* BEGIN Information shown *

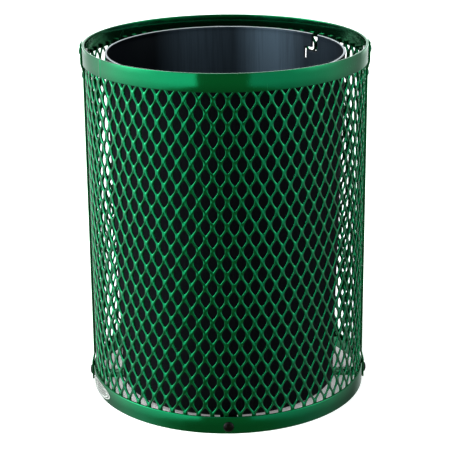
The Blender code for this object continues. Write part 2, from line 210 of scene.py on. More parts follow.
def rounded_rectangle(width, height, corner, steps=4):
    """Points round a rectangle centred on the origin, with round corners."""
    points = []
    for sign_x, sign_y, start in ((1, 1, 0), (-1, 1, 90), (-1, -1, 180), (1, -1, 270)):
        centre = (sign_x * (width / 2 - corner), sign_y * (height / 2 - corner))
        for i in range(steps + 1):
            turn = math.radians(start + 90 * i / steps)
            points.append((centre[0] + corner * math.cos(turn),
                           centre[1] + corner * math.sin(turn)))
    return points


def filleted(line, radius, steps=5):
    """The points of a polyline with its inner corners turned into arcs."""
    path = [Vector(line[0])]
    for before, corner, after in zip(line, line[1:], line[2:]):
        before, corner, after = Vector(before), Vector(corner), Vector(after)
        into, away = (corner - before).normalized(), (after - corner).normalized()
        bend = into.angle(away)
        back = radius * math.tan(bend / 2)
        start, end = corner - into * back, corner + away * back
        for i in range(steps + 1):
            share = i / steps
            path.append(start.lerp(corner, share).lerp(corner.lerp(end, share), share))
    path.append(Vector(line[-1]))
    return path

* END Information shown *

Required task = Copy out the material word for word and line for line.

Written solution =
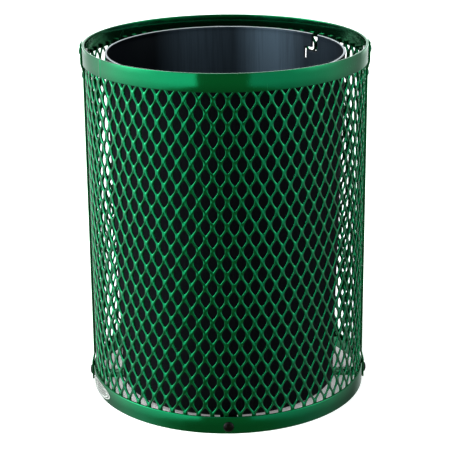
The Blender code for this object continues. Write part 2, from line 210 of scene.py on. More parts follow.
def rounded_rectangle(width, height, corner, steps=4):
    """Points round a rectangle centred on the origin, with round corners."""
    points = []
    for sign_x, sign_y, start in ((1, 1, 0), (-1, 1, 90), (-1, -1, 180), (1, -1, 270)):
        centre = (sign_x * (width / 2 - corner), sign_y * (height / 2 - corner))
        for i in range(steps + 1):
            turn = math.radians(start + 90 * i / steps)
            points.append((centre[0] + corner * math.cos(turn),
                           centre[1] + corner * math.sin(turn)))
    return points


def filleted(line, radius, steps=5):
    """The points of a polyline with its inner corners turned into arcs."""
    path = [Vector(line[0])]
    for before, corner, after in zip(line, line[1:], line[2:]):
        before, corner, after = Vector(before), Vector(corner), Vector(after)
        into, away = (corner - before).normalized(), (after - corner).normalized()
        bend = into.angle(away)
        back = radius * math.tan(bend / 2)
        start, end = corner - into * back, corner + away * back
        for i in range(steps + 1):
            share = i / steps
            path.append(start.lerp(corner, share).lerp(corner.lerp(end, share), share))
    path.append(Vector(line[-1]))
    return path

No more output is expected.